>> start

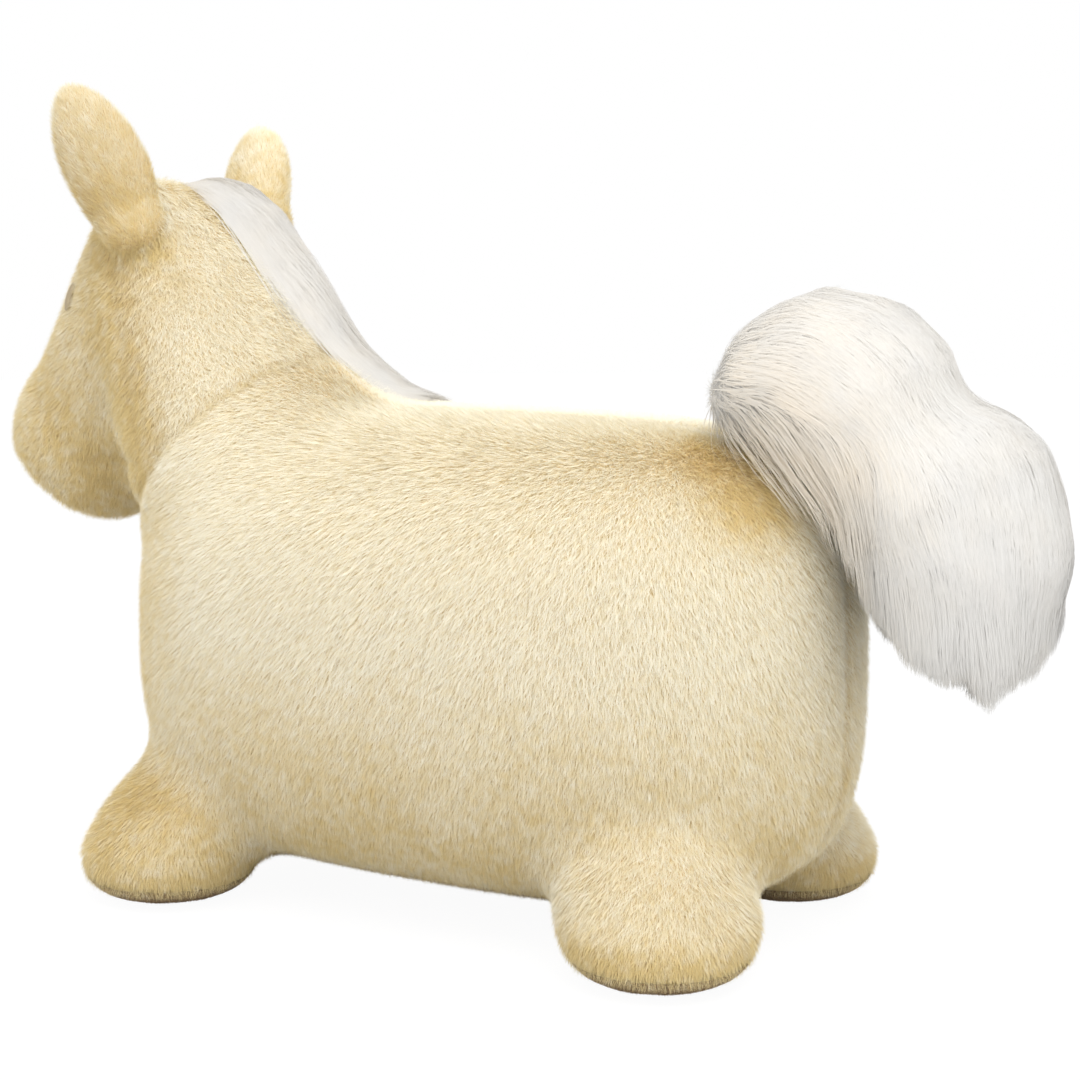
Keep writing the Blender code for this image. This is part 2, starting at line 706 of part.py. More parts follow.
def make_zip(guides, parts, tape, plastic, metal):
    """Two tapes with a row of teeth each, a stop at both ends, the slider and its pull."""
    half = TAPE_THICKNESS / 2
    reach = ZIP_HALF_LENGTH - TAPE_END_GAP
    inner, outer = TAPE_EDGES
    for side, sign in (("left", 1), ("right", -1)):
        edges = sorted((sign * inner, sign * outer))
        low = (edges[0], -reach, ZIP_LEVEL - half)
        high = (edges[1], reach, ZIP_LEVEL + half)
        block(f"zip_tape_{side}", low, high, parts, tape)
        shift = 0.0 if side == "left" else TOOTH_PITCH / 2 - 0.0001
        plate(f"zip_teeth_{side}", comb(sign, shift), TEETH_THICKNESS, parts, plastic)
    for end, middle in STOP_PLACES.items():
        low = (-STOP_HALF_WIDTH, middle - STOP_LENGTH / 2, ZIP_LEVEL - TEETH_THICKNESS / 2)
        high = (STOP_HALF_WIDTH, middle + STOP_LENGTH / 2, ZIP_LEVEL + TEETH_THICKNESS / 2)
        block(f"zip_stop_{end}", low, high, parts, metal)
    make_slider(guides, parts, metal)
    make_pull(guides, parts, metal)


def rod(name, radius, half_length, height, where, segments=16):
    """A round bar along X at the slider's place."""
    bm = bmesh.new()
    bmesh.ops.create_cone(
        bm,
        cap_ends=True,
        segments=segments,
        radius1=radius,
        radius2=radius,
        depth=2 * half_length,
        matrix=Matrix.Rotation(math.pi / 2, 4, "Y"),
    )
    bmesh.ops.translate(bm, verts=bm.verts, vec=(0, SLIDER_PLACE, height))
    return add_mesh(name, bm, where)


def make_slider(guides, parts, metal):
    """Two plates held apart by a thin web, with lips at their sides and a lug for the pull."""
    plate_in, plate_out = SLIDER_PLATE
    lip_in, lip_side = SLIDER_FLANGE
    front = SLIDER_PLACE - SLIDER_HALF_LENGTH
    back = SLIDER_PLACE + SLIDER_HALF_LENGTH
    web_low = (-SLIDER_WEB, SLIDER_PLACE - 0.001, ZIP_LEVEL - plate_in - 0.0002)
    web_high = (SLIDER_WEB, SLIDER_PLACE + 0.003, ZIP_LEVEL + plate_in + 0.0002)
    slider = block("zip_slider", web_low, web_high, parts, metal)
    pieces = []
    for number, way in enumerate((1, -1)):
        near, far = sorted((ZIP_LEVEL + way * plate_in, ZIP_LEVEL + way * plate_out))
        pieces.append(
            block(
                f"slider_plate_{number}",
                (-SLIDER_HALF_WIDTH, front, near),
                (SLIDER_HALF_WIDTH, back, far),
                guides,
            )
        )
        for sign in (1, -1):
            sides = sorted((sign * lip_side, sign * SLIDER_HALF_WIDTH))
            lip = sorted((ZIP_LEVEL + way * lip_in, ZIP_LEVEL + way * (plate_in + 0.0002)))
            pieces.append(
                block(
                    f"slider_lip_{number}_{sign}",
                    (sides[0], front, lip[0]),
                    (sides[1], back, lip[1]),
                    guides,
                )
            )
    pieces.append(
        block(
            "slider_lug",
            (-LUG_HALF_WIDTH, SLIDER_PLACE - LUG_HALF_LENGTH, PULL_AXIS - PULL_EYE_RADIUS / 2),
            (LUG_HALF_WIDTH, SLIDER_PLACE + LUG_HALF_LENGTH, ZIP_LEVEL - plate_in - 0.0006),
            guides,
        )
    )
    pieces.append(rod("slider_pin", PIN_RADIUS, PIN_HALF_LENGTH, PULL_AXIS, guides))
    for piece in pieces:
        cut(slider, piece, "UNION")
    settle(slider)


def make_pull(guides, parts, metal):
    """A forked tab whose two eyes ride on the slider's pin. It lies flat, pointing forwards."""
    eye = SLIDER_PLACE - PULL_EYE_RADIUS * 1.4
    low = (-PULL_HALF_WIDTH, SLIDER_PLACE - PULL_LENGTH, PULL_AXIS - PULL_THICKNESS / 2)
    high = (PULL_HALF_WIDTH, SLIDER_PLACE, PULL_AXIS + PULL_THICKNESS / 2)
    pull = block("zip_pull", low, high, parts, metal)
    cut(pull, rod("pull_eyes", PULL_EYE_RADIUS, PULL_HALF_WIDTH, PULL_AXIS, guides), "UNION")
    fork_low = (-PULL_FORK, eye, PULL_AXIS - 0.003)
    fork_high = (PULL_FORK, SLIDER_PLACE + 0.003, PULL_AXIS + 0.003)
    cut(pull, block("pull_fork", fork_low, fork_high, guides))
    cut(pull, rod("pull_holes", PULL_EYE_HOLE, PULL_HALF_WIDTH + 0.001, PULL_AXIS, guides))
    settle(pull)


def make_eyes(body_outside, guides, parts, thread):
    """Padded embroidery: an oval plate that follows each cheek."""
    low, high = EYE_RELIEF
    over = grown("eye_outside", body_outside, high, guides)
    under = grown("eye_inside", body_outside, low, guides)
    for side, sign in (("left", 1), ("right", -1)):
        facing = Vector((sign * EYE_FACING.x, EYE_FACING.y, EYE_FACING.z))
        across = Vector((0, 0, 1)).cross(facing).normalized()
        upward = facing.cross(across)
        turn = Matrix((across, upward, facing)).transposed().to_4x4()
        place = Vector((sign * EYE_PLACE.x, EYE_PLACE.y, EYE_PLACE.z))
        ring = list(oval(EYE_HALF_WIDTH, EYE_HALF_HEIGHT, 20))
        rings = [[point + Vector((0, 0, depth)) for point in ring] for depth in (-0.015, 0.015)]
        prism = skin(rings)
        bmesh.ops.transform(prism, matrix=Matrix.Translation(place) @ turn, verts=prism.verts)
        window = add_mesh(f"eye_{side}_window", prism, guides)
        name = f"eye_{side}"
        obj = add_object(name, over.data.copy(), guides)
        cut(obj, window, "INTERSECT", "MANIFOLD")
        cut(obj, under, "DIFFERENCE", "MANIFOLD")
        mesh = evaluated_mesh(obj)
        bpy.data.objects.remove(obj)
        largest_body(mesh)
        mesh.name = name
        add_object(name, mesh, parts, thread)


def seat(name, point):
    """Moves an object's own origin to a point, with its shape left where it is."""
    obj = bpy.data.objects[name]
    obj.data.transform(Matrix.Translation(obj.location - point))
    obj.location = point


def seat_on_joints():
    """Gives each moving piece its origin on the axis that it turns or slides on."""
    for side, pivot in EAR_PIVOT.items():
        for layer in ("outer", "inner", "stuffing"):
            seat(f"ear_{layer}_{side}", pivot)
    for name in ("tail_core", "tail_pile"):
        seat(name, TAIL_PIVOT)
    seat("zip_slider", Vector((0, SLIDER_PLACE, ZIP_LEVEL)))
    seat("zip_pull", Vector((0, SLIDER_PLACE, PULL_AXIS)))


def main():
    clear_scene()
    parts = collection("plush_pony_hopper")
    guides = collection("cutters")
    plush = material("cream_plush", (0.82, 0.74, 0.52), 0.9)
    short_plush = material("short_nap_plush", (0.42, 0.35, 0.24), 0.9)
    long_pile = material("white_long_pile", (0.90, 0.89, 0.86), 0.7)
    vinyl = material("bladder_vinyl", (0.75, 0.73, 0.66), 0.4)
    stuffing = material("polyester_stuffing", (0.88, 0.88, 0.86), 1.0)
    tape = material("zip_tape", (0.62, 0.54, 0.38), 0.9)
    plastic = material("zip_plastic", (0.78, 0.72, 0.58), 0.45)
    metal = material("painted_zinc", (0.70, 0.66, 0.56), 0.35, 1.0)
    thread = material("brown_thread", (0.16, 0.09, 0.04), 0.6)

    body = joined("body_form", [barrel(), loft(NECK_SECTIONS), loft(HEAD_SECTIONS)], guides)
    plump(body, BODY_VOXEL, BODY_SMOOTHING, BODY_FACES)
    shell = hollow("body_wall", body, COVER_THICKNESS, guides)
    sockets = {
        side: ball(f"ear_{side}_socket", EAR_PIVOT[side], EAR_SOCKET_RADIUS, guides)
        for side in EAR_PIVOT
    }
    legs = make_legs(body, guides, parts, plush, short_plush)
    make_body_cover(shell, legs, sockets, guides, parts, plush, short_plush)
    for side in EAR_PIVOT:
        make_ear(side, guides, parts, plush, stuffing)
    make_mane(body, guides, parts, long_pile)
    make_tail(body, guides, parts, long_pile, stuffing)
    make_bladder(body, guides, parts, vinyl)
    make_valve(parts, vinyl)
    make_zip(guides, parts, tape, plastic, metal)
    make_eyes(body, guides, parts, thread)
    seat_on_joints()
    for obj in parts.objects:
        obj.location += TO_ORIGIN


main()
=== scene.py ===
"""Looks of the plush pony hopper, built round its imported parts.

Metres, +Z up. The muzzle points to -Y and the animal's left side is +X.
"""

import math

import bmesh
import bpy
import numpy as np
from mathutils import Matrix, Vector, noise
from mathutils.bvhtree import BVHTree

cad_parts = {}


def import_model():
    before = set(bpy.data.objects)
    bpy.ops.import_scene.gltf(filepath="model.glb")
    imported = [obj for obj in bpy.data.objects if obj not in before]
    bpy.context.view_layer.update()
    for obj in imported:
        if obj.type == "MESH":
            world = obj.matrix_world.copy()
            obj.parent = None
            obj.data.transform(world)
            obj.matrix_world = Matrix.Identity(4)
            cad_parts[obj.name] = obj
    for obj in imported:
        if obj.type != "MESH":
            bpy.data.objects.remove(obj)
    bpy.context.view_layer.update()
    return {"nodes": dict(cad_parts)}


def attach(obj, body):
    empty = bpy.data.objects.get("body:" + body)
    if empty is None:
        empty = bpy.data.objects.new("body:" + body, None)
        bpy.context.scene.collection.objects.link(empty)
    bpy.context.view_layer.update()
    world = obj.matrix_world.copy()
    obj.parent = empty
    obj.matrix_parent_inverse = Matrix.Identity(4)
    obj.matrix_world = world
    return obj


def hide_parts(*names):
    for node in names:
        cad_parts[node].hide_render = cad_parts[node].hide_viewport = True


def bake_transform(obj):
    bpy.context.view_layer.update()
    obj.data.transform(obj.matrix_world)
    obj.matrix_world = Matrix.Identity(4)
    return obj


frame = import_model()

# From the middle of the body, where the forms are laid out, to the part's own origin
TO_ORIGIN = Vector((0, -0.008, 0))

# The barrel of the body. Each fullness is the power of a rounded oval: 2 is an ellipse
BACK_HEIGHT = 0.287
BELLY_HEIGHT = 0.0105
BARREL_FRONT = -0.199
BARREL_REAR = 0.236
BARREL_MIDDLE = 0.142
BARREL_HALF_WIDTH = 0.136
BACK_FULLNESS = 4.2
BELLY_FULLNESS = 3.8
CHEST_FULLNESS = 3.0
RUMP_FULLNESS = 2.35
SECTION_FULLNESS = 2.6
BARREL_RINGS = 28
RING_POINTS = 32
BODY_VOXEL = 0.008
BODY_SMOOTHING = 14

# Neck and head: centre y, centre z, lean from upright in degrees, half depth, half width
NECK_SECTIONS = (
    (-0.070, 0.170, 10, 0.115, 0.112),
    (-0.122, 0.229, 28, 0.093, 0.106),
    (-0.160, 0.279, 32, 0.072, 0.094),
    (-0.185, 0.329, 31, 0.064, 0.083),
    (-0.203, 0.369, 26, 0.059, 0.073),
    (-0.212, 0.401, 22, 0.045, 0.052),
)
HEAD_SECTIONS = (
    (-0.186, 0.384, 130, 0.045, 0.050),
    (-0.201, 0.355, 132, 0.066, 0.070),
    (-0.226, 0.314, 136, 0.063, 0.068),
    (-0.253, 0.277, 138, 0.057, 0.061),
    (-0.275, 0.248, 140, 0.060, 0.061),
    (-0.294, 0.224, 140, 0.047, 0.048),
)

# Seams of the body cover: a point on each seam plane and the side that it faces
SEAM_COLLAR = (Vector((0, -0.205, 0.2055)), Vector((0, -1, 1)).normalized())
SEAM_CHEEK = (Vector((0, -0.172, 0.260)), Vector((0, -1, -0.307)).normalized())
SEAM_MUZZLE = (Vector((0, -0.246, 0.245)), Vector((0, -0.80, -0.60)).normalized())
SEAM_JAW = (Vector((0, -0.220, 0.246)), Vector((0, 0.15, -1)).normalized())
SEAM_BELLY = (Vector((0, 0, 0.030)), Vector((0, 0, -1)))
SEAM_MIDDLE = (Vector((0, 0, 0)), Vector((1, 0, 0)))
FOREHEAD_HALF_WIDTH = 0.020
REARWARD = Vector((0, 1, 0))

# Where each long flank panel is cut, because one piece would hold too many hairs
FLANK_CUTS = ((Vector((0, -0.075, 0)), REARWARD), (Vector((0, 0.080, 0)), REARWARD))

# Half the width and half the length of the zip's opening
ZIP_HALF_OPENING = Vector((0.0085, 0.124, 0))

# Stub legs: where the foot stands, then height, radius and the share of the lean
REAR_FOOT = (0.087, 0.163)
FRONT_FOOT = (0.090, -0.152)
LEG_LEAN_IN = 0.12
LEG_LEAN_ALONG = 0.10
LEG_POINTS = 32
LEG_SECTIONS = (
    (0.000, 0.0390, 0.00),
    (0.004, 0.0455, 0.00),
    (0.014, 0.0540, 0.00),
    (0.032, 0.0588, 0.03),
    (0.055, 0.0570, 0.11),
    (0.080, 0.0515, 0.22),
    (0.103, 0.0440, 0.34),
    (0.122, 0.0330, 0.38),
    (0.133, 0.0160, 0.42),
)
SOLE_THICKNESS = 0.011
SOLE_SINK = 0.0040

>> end

Problem requirements
Give again only the lines that run from the line with "loft(NECK_SECTIONS), loft(HEAD_SECTIONS)], guides)" to the line with "if empty is". Include both of those lines exactly as written.

Response
    body = joined("body_form", [barrel(), loft(NECK_SECTIONS), loft(HEAD_SECTIONS)], guides)
    plump(body, BODY_VOXEL, BODY_SMOOTHING, BODY_FACES)
    shell = hollow("body_wall", body, COVER_THICKNESS, guides)
    sockets = {
        side: ball(f"ear_{side}_socket", EAR_PIVOT[side], EAR_SOCKET_RADIUS, guides)
        for side in EAR_PIVOT
    }
    legs = make_legs(body, guides, parts, plush, short_plush)
    make_body_cover(shell, legs, sockets, guides, parts, plush, short_plush)
    for side in EAR_PIVOT:
        make_ear(side, guides, parts, plush, stuffing)
    make_mane(body, guides, parts, long_pile)
    make_tail(body, guides, parts, long_pile, stuffing)
    make_bladder(body, guides, parts, vinyl)
    make_valve(parts, vinyl)
    make_zip(guides, parts, tape, plastic, metal)
    make_eyes(body, guides, parts, thread)
    seat_on_joints()
    for obj in parts.objects:
        obj.location += TO_ORIGIN


main()
=== scene.py ===
"""Looks of the plush pony hopper, built round its imported parts.

Metres, +Z up. The muzzle points to -Y and the animal's left side is +X.
"""

import math

import bmesh
import bpy
import numpy as np
from mathutils import Matrix, Vector, noise
from mathutils.bvhtree import BVHTree

cad_parts = {}


def import_model():
    before = set(bpy.data.objects)
    bpy.ops.import_scene.gltf(filepath="model.glb")
    imported = [obj for obj in bpy.data.objects if obj not in before]
    bpy.context.view_layer.update()
    for obj in imported:
        if obj.type == "MESH":
            world = obj.matrix_world.copy()
            obj.parent = None
            obj.data.transform(world)
            obj.matrix_world = Matrix.Identity(4)
            cad_parts[obj.name] = obj
    for obj in imported:
        if obj.type != "MESH":
            bpy.data.objects.remove(obj)
    bpy.context.view_layer.update()
    return {"nodes": dict(cad_parts)}


def attach(obj, body):
    empty = bpy.data.objects.get("body:" + body)
    if empty is None:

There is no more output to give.